For Oregon companies with tight margins and industry rules to meet, this safety net can be the difference between a brief disruption and a long, expensive recovery.

Why Oregon businesses need cyber insurance

Threats keep growing, and smaller organizations are often the easier mark. Alex’s team sees the same scams that hit big companies—only with fewer people to respond and less time to spare.

Training and quick access to IT help desk and remote support reduce human error and speed containment when something slips through.

Phishing scams

Attackers lure staff into clicking links or sharing passwords. One slip can expose client data or give criminals a foothold inside your network.

Ransomware attacks

Modern ransomware steals data before encrypting it, then threatens to leak it. Even paying a ransom doesn’t guarantee clean, usable files.

Compliance risks

Finance, healthcare, manufacturing, and engineering firms face strict requirements. Failing to protect data can trigger fines, contract issues, and audit pain.

What it takes to get covered in 2025

Carriers are tightening underwriting. To qualify for cyber liability insurance—and better premiums—you’ll need documented controls and evidence that they’re in use.

A quick IT assessment and strategy consulting engagement helps you confirm what’s in place, fix gaps, and gather the proof insurers request.

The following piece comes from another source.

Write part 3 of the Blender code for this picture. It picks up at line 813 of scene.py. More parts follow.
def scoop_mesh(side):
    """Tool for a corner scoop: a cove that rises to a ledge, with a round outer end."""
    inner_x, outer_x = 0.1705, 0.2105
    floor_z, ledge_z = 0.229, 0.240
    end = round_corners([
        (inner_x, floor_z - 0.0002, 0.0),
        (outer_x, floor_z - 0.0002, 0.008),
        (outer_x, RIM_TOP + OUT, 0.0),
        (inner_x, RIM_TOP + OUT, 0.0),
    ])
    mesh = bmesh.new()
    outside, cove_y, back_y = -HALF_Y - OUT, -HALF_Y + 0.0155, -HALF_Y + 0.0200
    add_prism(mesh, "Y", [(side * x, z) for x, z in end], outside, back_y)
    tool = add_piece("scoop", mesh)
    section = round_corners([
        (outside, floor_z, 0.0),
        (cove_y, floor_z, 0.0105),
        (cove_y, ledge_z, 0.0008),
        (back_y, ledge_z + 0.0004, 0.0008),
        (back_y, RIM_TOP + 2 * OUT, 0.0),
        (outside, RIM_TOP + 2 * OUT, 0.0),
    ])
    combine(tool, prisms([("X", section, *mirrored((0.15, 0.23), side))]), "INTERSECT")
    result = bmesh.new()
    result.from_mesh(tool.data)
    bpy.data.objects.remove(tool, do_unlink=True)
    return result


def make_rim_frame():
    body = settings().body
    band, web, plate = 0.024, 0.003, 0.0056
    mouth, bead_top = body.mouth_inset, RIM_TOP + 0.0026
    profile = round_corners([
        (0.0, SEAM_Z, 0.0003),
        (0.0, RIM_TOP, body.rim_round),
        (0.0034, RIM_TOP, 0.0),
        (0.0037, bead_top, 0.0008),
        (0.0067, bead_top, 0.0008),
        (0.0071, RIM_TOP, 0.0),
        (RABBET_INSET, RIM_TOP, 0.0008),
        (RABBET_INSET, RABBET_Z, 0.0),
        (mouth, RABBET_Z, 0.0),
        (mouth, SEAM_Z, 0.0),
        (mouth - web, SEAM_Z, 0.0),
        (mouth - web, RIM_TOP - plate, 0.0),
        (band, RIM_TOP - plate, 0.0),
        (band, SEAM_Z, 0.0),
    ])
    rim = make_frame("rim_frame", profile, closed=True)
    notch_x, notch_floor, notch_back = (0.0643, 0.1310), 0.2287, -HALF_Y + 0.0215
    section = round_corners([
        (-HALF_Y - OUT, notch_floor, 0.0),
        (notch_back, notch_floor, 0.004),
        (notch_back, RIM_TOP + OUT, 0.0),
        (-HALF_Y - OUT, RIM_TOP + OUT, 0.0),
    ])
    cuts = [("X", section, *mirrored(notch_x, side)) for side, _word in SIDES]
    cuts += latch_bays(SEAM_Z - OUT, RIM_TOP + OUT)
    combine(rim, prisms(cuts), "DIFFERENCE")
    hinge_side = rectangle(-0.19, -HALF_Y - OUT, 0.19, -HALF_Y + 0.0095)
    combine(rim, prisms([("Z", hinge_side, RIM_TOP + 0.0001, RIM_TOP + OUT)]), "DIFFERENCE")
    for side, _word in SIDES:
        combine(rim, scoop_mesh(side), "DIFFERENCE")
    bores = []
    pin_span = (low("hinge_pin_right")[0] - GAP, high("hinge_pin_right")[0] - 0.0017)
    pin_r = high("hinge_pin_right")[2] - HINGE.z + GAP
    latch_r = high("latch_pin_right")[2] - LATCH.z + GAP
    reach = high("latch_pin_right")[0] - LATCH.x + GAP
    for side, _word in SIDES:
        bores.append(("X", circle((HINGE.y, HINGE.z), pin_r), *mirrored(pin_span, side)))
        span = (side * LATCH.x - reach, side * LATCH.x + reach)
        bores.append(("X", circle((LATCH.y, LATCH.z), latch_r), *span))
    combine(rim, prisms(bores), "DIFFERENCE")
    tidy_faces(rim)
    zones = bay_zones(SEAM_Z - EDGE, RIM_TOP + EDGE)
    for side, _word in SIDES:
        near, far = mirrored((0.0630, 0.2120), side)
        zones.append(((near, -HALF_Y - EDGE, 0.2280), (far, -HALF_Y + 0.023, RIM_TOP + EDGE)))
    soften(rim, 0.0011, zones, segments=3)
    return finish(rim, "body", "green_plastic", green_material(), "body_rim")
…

Baseline security measures

Firewalls, next-gen endpoint protection, and multi-factor authentication are now non-negotiable. Expect minimum standards across all admin and remote access.

Employee training

Because people are targeted first, insurers look for ongoing awareness and phishing simulations with measurable results.

Incident response plan

A written playbook shortens downtime and shows readiness. Include roles, contacts, legal steps, and vendor call lists.

Regular security audits

Vulnerability scans and remediation cycles prove you’re fixing issues before attackers find them.

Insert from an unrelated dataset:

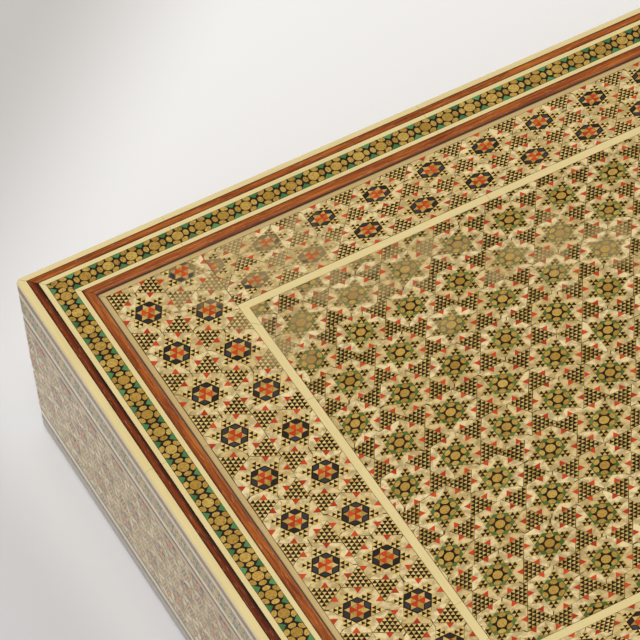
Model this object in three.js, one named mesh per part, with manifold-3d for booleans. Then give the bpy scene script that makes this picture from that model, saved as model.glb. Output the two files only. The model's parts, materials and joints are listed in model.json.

Identity and access management (IAM)

Least privilege, account reviews, and offboarding controls reduce risk. Carriers often ask how admin rights are granted and tracked.

Documented policies

Clear standards for passwords, data handling, and access help create a consistent security culture—and satisfy underwriting checklists.

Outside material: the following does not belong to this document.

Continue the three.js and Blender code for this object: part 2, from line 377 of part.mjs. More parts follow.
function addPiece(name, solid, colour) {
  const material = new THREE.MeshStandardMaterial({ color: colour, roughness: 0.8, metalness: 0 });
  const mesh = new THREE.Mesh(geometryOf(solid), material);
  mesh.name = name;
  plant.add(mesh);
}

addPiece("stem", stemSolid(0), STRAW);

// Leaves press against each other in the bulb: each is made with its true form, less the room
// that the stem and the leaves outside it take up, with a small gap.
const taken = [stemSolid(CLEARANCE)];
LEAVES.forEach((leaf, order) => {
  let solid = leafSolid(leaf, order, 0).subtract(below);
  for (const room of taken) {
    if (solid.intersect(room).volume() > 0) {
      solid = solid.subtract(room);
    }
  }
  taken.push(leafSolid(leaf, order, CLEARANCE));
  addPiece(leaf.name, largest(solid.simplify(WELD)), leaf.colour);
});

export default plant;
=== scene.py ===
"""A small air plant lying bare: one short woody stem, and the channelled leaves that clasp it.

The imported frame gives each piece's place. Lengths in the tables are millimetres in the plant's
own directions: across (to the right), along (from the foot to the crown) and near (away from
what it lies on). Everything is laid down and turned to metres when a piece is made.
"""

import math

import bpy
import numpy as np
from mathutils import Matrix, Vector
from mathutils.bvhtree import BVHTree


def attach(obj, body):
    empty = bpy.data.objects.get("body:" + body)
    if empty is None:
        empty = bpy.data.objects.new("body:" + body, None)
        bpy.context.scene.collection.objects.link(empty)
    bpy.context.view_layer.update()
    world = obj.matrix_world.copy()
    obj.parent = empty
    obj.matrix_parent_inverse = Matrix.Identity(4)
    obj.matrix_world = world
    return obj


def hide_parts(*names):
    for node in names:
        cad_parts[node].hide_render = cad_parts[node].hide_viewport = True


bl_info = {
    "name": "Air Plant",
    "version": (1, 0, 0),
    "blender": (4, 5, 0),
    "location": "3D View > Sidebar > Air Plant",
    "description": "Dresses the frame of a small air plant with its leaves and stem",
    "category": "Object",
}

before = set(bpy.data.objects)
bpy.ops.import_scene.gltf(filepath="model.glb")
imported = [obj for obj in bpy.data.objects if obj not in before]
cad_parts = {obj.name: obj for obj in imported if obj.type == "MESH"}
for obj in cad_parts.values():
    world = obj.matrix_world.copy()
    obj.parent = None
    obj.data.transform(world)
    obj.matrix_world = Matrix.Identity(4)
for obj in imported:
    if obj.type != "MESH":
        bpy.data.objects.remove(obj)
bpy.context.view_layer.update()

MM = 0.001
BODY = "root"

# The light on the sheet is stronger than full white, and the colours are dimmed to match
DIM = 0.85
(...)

The transformation cyber insurance enables

For Alex, coverage isn’t just another budget line. With controls dialed in and the right policy, the team moves from reactive to ready.

Picture the shift: projects keep moving during an incident, audits become routine, and clients notice how steady operations feel—even under pressure.

Backed by immutable backups and a tested plan, leadership sleeps better, vendors trust the process, and the business earns a reputation for reliability in Portland and Eugene.

That is the outcome we build with data backup and disaster recovery plus incident playbooks tuned to your tools and contracts.

Get insured and secure: next steps

Cyber insurance works best when your defenses are already working hard. A few moves—MFA, strong backups, user training, and a written plan—can unlock coverage and lower costs.

Start with a FREE Security Risk Assessment. We will evaluate defenses, identify coverage gaps, and build a roadmap to meet 2025 carrier requirements and protect your business.

FAQs

What does cyber insurance cover for small businesses?
Policies typically include system recovery, legal and regulatory help, business interruption, customer notification, and reputation support.

How much cyber insurance do Oregon SMBs need?
Match limits to your data footprint and contracts. Many SMBs start with $1–3M in cyber liability insurance and adjust after an IT assessment.

What are the 2025 cyber insurance requirements?
Carriers expect MFA, endpoint protection, backups, training, incident response plans, and regular vulnerability management.

Does cyber insurance cover ransomware?
Most policies include ransomware coverage for recovery costs and business interruption. Strong backup and disaster recovery remains essential.

How can we lower cyber insurance costs in Oregon?
Tighten controls, document policies, and prove testing results. Consider 24/7 monitoring with managed cybersecurity services.